Bill Kristol, a self-described neoconservative who sees overlap between his position and liberal internationalists in the Democratic party, argued Biden would now owe his party’s hawks “compensation” over the Afghan withdrawal, adding he expected policy on Russia and China to toughen.

“It will be very interesting to watch in Congress on everything from the defence budget to other international commitments,” he said.

“You can imagine a scenario where . . . he [Biden] wants to make sure the Chinese don’t think that this is a green light for [invading] Taiwan and the Russians don’t think this is some kind of green light for Ukraine or Donbass.”

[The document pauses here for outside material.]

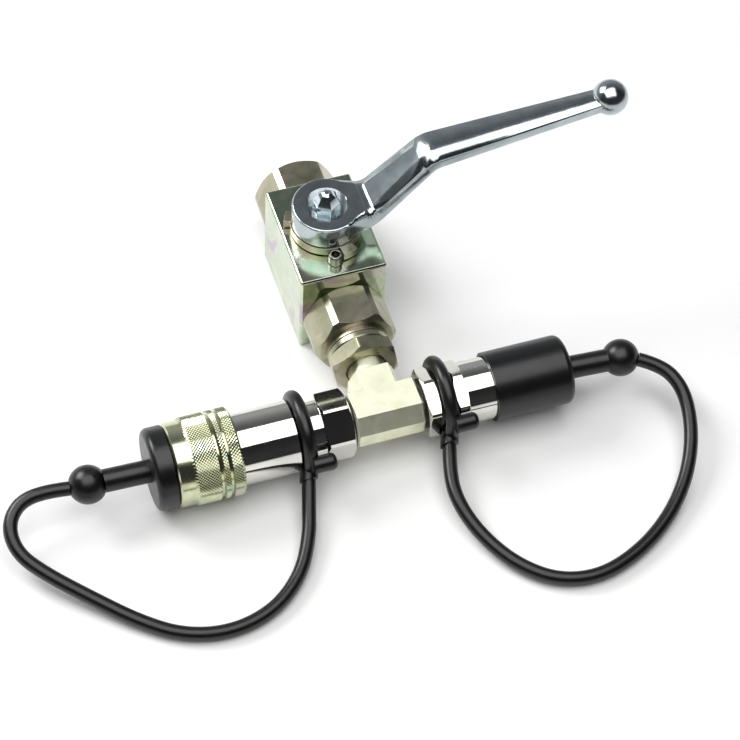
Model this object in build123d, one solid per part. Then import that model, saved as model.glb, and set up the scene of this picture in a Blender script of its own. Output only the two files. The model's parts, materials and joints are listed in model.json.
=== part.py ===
from build123d import *
from math import atan2, cos, degrees, pi, radians, sin, sqrt, tan
import os

# A bleed valve: a block ball valve on the branch of a tee, with a female quick coupling on the tee's left
# end and a male quick coupling on its right end. Both couplings are closed by tethered rubber covers.
# Millimetres, +Z up. The origin is on the block's foot, under the lever's stem.
# The valve's flow axis runs along Y, with the inlet at +Y, and the tee's run axis runs along X.

# Clearances
running_gap = 0.05
thread_gap = 0.05
loose_gap = 0.3
stop_gap = 0.1

# Valve block
block_width = 35.0
block_length = 48.0
block_height = 40.0
block_edge = 0.7
port_height = 17.3
flow_bore = 13.0

# Ball, seats and the chamber that holds them
ball_diameter = 22.0
ball_slot_width = 6.0
ball_slot_depth = 3.2
chamber_play = 1.0
chamber_half_length = 14.0
seat_length = 5.0
seat_back_inset = 0.5

# End connectors, one at each end of the block
connector_thread = 27.0
connector_nose_gap = 0.1
connector_hex = 30.0
connector_corner_diameter = 33.2
connector_length = 17.5
connector_chamfer = 1.6
port_thread_bore = 18.6
port_thread_depth = 15.0
connector_ring_section = 1.7
connector_ring_groove_depth = 1.75
connector_ring_groove_width = 2.0

# Stem
stem_diameter = 12.0
stem_flange_diameter = 15.6
stem_flange_thickness = 2.0
stem_flange_lift = 1.3
stem_neck_diameter = 10.0
stem_square = 9.0
stem_stud_diameter = 6.0
thrust_washer_thickness = 0.8
stem_ring_section = 1.0
stem_ring_groove_depth = 1.05
stem_ring_groove_width = 1.2

# Stop disc and stop pin
disc_lift = 0.5
disc_thickness = 3.6
disc_diameter = 28.0
lobe_reach = 17.8
far_lobe_reach = 16.4
lobe_angle = 20.0
pin_radius_from_stem = 17.0
pin_diameter = 5.5
pin_wall = 1.1
pin_proud = 4.6
pin_depth = 3.2
pin_angle = -95.0
lever_turn = 90.0

# Lever
hub_lift = 0.5
hub_thickness = 9.8
hub_diameter = 27.0
hub_recess_diameter = 16.5
hub_recess_depth = 5.0
hub_edge = 0.9
hub_blend_radius = 30.0
arm_start_x = 5.0
arm_root_half_width = 8.7
arm_bend_1_x = 16.8
arm_bend_2_x = 40.1
arm_bend_2_half_width = 7.4
arm_bend_2_rise = 23.2
arm_bend_radius = 9.0
arm_end_rise = 30.6
arm_end_half_width = 4.3
arm_end_thickness = 5.0
arm_bevel_ratio = 0.33
arm_bevel_slope = 0.27
arm_under_bevel = 0.6
knob_x = 114.3
knob_rise = 30.6
knob_diameter = 14.1
nut_washer_thickness = 0.8
nut_washer_diameter = 12.5
nut_hex = 10.0
nut_hex_height = 6.2
nut_dome_height = 5.2

# Stud adapter between the valve's outlet and the tee
seal_washer_diameter = 25.0
seal_washer_thickness = 2.2
seal_washer_bore = 21.2
seal_lip = 0.9
stud_length = 12.0
collar_diameter = 25.0
collar_length = 3.2
adapter_hex = 25.0
adapter_hex_turn = 40.0
adapter_hex_length = 6.6
adapter_bore = 8.0
adapter_socket_diameter = 16.4
adapter_socket_depth = 7.0
wire_diameter = 1.2

# Tee
run_offset = 75.2
tee_half_length = 13.6
tee_flat_width = 12.4
tee_width = 20.8
tee_height = 20.0
tee_side_height = 6.0
tee_branch_reach = 15.6
tee_branch_width = 19.0
tee_tail_diameter = 15.2
tee_end_chamfer = 0.8
tee_bore = 8.0
tee_port_bore = 15.2
tee_port_depth = 8.0

# Parts that both couplings share
nipple_nose_diameter = 20.0
tail_seal_diameter = 19.6
tail_seal_thickness = 1.0
coupling_hex = 24.0
coupling_hex_chamfer = 0.8
coupling_corner_cut = 0.8
tail_bore = 8.0
neck_diameter = 22.8
tether_loop_diameter = 28.4
tether_cord_diameter = 5.5

# Female coupling, with its lengths counted away from the tee
socket_hex_length = 11.4
socket_hex_turn = 22.0
socket_neck_length = 10.4
socket_body_length = 22.4
socket_spigot_length = 9.6
socket_spigot_diameter = 21.0
socket_chamber_bore = 16.0
socket_spring_bore = 15.2
socket_guide_length = 2.0
barrel_length = 25.0
barrel_wall = 2.6
nose_fit = 0.1
socket_web_depth = 29.5
socket_web_thickness = 3.0
socket_web_bore = 11.0
socket_ring_depth = 19.0
socket_ring_section = 1.7
socket_ring_groove_depth = 1.8
socket_ring_groove_width = 2.1
ball_count = 8
lock_ball_diameter = 4.0
lock_ball_depth = 7.6
lock_ball_intrusion = 1.4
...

The administration is already pushing back on assertions from Chinese state media that US mistreatment of Afghanistan signalled Washington would also abandon Taiwan were it ever attacked.

On Wednesday, Biden told ABC: “We made a sacred commitment . . . that if in fact anyone were to invade or take action against our Nato allies, we would respond. Same with Japan, same with South Korea, same with Taiwan.”

Prospects for military interventions in support of the democratic ideals Biden has said he wants at the core of his foreign policy remain low, however.

The administration has addressed human rights crises in Belarus, Ethiopia and Myanmar with censure and sanctions, swerving calls from activists to depose oppressive leaders by force.

Trita Parsi, co-founder of a new think-tank that opposes militarism in US foreign policy, said Biden’s position on Afghanistan would make it difficult for any Democrat to propose new interventions.

“You can’t protect human rights through the barrel of the gun,” he said. “Do we need another decade in Afghanistan to see that clearly?”